Con los móviles y otras tecnologías, la gente aprovecha más esos momentos de vacío. Pero se trata de una trampa, porque llenan la espera con otras ocupaciones. Y la espera hay que vivirla como tal. Del mismo modo que lo hacían en otras épocas, o como ocurre todavía en muchos países acostumbrados a ese tiempo sin fondo.

La espera más desagradable es la de los hospitales. Cuando uno está pendiente de una noticia angustiosa. Los minutos pasan lentísimos a la luz de los fluorescentes. Entre los ruidos apagados y el ir y venir del personal sanitario. Allí es difícil evadirse de las preocupaciones. Y sólo cabe ese funambulismo de la esperanza. Que recorre el hilo fino trazado sobre las aguas negras de las enfermedades o los accidentes.

Pero existen esperas más aprovechables. Últimamente se han puesto de moda los anunciadores, a través de los cuales un moderno sistema va bocinando los avances numéricos. Como si fuera una lenta anticipación de tu destino. Moooc. A73. Moooc. B18.

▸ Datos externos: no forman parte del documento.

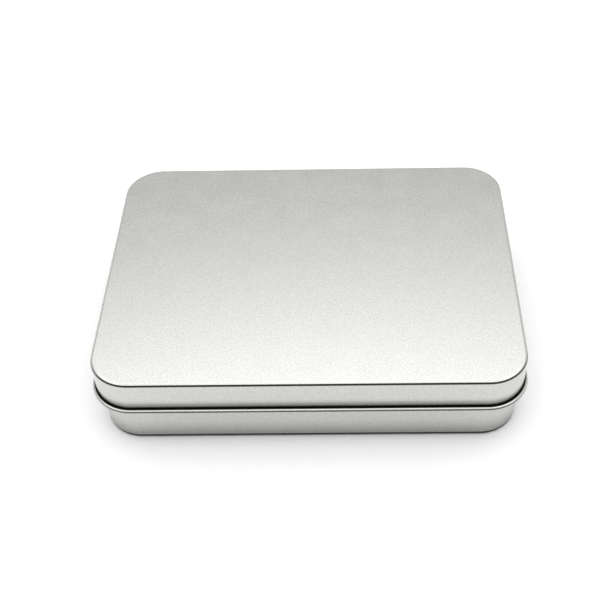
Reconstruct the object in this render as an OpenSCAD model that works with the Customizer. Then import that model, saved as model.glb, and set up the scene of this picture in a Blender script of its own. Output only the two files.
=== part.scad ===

En esos trances, la mente se te queda algo flotante. Te invaden recuerdos, pensamientos. Experimentas una especie de zen del tiempo que pasa, bastante terapéutico paara quienes sufrimos la enfermedad de la prisa y el estrés. Estar sin tener nada inmediato que hacer es como contemplar las olas o el fuego de una chimenea. Los números van pasando, la gente desfila. Y tú permaneces estable, con tu numerito en la mano, sumido en tus interioridades.

A veces, cuando estamos muy estresados, nos iría bien pedir un turno en cualquiera de las oficinas municipales o de Correos. Sólo para sentarnos, quedarnos en blanco, y ver cómo circula el tiempo lentamente, número a número. Sin nada más que hacer.